## WHAT TO PRODUCE
Copy every record word for word.

══════

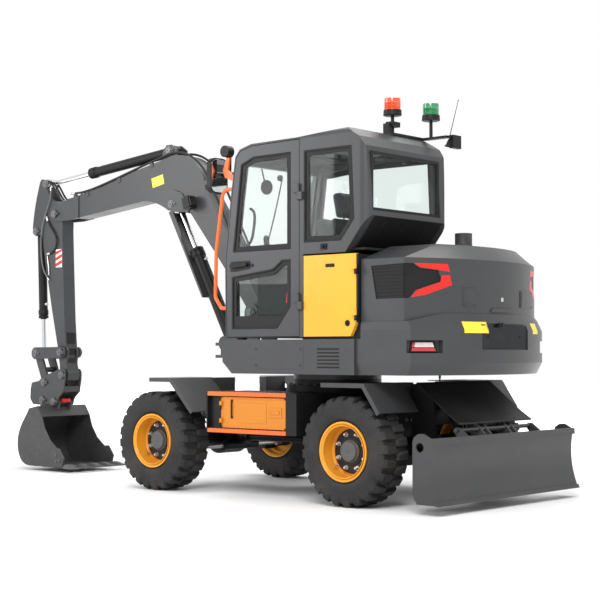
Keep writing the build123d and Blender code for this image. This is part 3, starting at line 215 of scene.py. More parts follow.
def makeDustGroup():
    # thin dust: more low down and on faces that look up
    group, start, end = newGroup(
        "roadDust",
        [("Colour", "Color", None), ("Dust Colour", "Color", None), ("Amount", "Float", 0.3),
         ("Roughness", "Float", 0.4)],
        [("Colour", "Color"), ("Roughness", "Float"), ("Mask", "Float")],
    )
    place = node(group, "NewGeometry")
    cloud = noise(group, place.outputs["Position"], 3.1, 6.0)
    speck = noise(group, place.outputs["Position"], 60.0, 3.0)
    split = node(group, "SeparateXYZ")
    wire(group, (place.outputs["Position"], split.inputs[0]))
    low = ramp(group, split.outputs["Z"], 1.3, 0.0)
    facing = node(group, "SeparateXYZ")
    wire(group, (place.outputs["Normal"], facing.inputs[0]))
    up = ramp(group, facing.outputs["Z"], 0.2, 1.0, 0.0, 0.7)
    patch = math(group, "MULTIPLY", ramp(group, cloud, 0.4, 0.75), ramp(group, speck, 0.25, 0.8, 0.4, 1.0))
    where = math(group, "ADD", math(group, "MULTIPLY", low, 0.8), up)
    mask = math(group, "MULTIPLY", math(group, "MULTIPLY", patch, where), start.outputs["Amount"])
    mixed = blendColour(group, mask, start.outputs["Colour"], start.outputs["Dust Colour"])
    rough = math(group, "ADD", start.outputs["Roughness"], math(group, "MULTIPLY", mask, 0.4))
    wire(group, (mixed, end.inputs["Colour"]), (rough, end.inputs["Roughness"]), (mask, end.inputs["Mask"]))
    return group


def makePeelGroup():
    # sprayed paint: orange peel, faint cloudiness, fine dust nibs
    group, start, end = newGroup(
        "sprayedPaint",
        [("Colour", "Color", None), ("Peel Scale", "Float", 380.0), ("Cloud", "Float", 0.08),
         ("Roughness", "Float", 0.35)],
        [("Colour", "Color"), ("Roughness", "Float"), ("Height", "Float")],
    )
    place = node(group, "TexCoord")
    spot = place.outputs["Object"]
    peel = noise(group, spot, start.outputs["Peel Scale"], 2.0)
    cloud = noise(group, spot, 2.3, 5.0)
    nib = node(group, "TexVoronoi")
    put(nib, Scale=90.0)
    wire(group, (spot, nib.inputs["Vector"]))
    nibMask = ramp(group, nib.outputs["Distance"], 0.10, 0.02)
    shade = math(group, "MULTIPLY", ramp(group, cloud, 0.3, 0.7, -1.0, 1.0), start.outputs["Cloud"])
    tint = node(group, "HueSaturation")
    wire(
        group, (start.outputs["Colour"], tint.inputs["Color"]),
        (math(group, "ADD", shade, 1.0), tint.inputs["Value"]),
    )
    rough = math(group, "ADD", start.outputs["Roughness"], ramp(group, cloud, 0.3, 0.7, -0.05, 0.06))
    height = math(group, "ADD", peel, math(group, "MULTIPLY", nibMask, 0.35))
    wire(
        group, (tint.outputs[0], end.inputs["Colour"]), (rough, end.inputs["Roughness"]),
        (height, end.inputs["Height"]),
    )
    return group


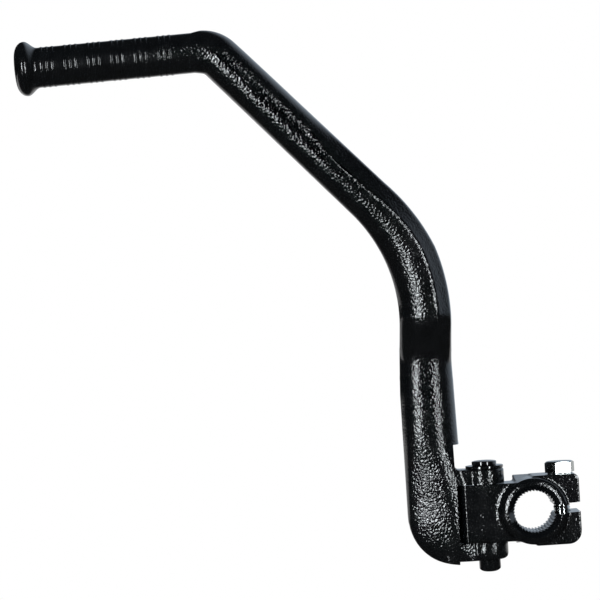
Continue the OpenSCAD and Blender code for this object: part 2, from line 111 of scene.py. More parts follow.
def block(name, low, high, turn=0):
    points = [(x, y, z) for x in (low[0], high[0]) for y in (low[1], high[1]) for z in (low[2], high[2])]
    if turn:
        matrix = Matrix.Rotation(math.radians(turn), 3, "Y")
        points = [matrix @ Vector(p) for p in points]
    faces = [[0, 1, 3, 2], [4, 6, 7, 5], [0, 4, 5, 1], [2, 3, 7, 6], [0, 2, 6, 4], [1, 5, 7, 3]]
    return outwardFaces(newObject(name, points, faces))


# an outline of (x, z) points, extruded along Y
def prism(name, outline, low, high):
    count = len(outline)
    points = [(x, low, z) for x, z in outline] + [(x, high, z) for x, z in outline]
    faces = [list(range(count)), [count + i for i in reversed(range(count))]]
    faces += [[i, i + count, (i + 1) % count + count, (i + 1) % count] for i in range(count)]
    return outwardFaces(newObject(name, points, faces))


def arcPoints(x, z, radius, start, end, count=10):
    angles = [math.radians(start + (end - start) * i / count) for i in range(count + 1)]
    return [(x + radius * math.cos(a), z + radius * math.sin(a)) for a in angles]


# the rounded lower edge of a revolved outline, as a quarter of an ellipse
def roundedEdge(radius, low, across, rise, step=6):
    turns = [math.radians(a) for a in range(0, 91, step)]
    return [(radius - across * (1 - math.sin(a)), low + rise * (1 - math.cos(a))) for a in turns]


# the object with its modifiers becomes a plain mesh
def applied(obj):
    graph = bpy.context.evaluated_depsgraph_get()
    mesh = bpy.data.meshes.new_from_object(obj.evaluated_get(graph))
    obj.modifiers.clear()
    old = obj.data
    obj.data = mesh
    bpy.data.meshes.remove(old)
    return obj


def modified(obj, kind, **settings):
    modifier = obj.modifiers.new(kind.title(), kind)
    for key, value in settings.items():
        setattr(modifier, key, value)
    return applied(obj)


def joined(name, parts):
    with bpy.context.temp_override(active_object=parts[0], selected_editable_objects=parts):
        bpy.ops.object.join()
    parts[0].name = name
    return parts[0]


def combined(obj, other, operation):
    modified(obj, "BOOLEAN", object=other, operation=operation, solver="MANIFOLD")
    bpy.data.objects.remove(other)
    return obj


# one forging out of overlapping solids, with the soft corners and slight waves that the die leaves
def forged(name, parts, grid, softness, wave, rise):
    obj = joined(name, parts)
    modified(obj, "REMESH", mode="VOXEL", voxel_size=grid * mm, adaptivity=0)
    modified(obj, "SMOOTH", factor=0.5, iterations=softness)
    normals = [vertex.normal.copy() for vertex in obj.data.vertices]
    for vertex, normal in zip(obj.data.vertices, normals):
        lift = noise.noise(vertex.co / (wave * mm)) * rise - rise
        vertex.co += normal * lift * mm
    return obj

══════

## RIGHT ANSWER
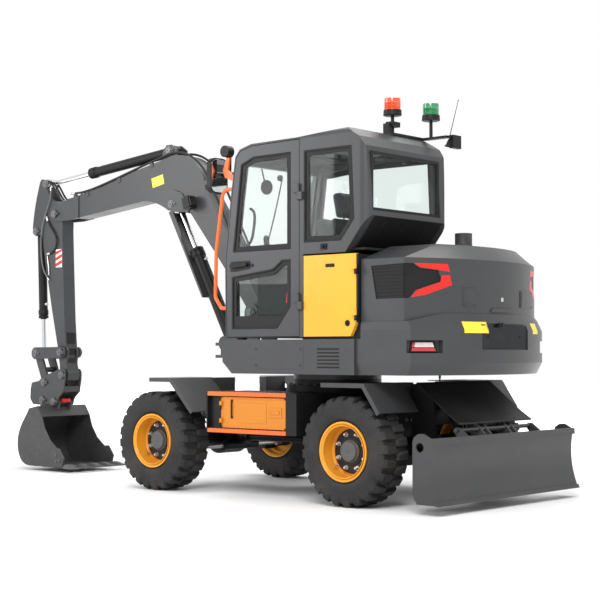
Keep writing the build123d and Blender code for this image. This is part 3, starting at line 215 of scene.py. More parts follow.
def makeDustGroup():
    # thin dust: more low down and on faces that look up
    group, start, end = newGroup(
        "roadDust",
        [("Colour", "Color", None), ("Dust Colour", "Color", None), ("Amount", "Float", 0.3),
         ("Roughness", "Float", 0.4)],
        [("Colour", "Color"), ("Roughness", "Float"), ("Mask", "Float")],
    )
    place = node(group, "NewGeometry")
    cloud = noise(group, place.outputs["Position"], 3.1, 6.0)
    speck = noise(group, place.outputs["Position"], 60.0, 3.0)
    split = node(group, "SeparateXYZ")
    wire(group, (place.outputs["Position"], split.inputs[0]))
    low = ramp(group, split.outputs["Z"], 1.3, 0.0)
    facing = node(group, "SeparateXYZ")
    wire(group, (place.outputs["Normal"], facing.inputs[0]))
    up = ramp(group, facing.outputs["Z"], 0.2, 1.0, 0.0, 0.7)
    patch = math(group, "MULTIPLY", ramp(group, cloud, 0.4, 0.75), ramp(group, speck, 0.25, 0.8, 0.4, 1.0))
    where = math(group, "ADD", math(group, "MULTIPLY", low, 0.8), up)
    mask = math(group, "MULTIPLY", math(group, "MULTIPLY", patch, where), start.outputs["Amount"])
    mixed = blendColour(group, mask, start.outputs["Colour"], start.outputs["Dust Colour"])
    rough = math(group, "ADD", start.outputs["Roughness"], math(group, "MULTIPLY", mask, 0.4))
    wire(group, (mixed, end.inputs["Colour"]), (rough, end.inputs["Roughness"]), (mask, end.inputs["Mask"]))
    return group


def makePeelGroup():
    # sprayed paint: orange peel, faint cloudiness, fine dust nibs
    group, start, end = newGroup(
        "sprayedPaint",
        [("Colour", "Color", None), ("Peel Scale", "Float", 380.0), ("Cloud", "Float", 0.08),
         ("Roughness", "Float", 0.35)],
        [("Colour", "Color"), ("Roughness", "Float"), ("Height", "Float")],
    )
    place = node(group, "TexCoord")
    spot = place.outputs["Object"]
    peel = noise(group, spot, start.outputs["Peel Scale"], 2.0)
    cloud = noise(group, spot, 2.3, 5.0)
    nib = node(group, "TexVoronoi")
    put(nib, Scale=90.0)
    wire(group, (spot, nib.inputs["Vector"]))
    nibMask = ramp(group, nib.outputs["Distance"], 0.10, 0.02)
    shade = math(group, "MULTIPLY", ramp(group, cloud, 0.3, 0.7, -1.0, 1.0), start.outputs["Cloud"])
    tint = node(group, "HueSaturation")
    wire(
        group, (start.outputs["Colour"], tint.inputs["Color"]),
        (math(group, "ADD", shade, 1.0), tint.inputs["Value"]),
    )
    rough = math(group, "ADD", start.outputs["Roughness"], ramp(group, cloud, 0.3, 0.7, -0.05, 0.06))
    height = math(group, "ADD", peel, math(group, "MULTIPLY", nibMask, 0.35))
    wire(
        group, (tint.outputs[0], end.inputs["Colour"]), (rough, end.inputs["Roughness"]),
        (height, end.inputs["Height"]),
    )
    return group


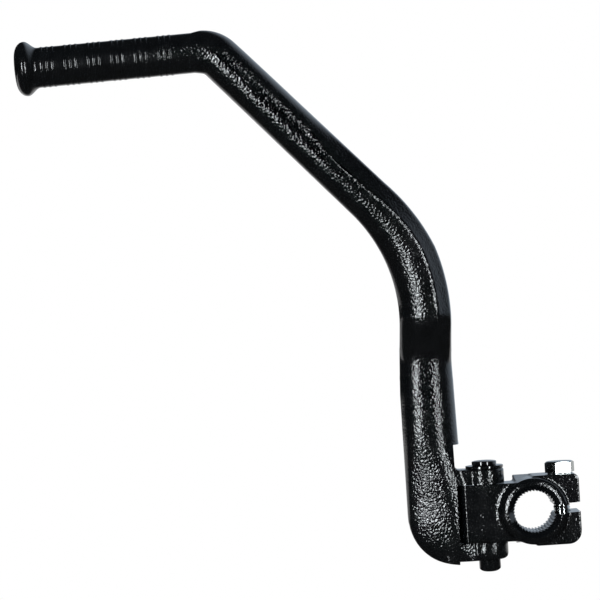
Continue the OpenSCAD and Blender code for this object: part 2, from line 111 of scene.py. More parts follow.
def block(name, low, high, turn=0):
    points = [(x, y, z) for x in (low[0], high[0]) for y in (low[1], high[1]) for z in (low[2], high[2])]
    if turn:
        matrix = Matrix.Rotation(math.radians(turn), 3, "Y")
        points = [matrix @ Vector(p) for p in points]
    faces = [[0, 1, 3, 2], [4, 6, 7, 5], [0, 4, 5, 1], [2, 3, 7, 6], [0, 2, 6, 4], [1, 5, 7, 3]]
    return outwardFaces(newObject(name, points, faces))


# an outline of (x, z) points, extruded along Y
def prism(name, outline, low, high):
    count = len(outline)
    points = [(x, low, z) for x, z in outline] + [(x, high, z) for x, z in outline]
    faces = [list(range(count)), [count + i for i in reversed(range(count))]]
    faces += [[i, i + count, (i + 1) % count + count, (i + 1) % count] for i in range(count)]
    return outwardFaces(newObject(name, points, faces))


def arcPoints(x, z, radius, start, end, count=10):
    angles = [math.radians(start + (end - start) * i / count) for i in range(count + 1)]
    return [(x + radius * math.cos(a), z + radius * math.sin(a)) for a in angles]


# the rounded lower edge of a revolved outline, as a quarter of an ellipse
def roundedEdge(radius, low, across, rise, step=6):
    turns = [math.radians(a) for a in range(0, 91, step)]
    return [(radius - across * (1 - math.sin(a)), low + rise * (1 - math.cos(a))) for a in turns]


# the object with its modifiers becomes a plain mesh
def applied(obj):
    graph = bpy.context.evaluated_depsgraph_get()
    mesh = bpy.data.meshes.new_from_object(obj.evaluated_get(graph))
    obj.modifiers.clear()
    old = obj.data
    obj.data = mesh
    bpy.data.meshes.remove(old)
    return obj


def modified(obj, kind, **settings):
    modifier = obj.modifiers.new(kind.title(), kind)
    for key, value in settings.items():
        setattr(modifier, key, value)
    return applied(obj)


def joined(name, parts):
    with bpy.context.temp_override(active_object=parts[0], selected_editable_objects=parts):
        bpy.ops.object.join()
    parts[0].name = name
    return parts[0]


def combined(obj, other, operation):
    modified(obj, "BOOLEAN", object=other, operation=operation, solver="MANIFOLD")
    bpy.data.objects.remove(other)
    return obj


# one forging out of overlapping solids, with the soft corners and slight waves that the die leaves
def forged(name, parts, grid, softness, wave, rise):
    obj = joined(name, parts)
    modified(obj, "REMESH", mode="VOXEL", voxel_size=grid * mm, adaptivity=0)
    modified(obj, "SMOOTH", factor=0.5, iterations=softness)
    normals = [vertex.normal.copy() for vertex in obj.data.vertices]
    for vertex, normal in zip(obj.data.vertices, normals):
        lift = noise.noise(vertex.co / (wave * mm)) * rise - rise
        vertex.co += normal * lift * mm
    return obj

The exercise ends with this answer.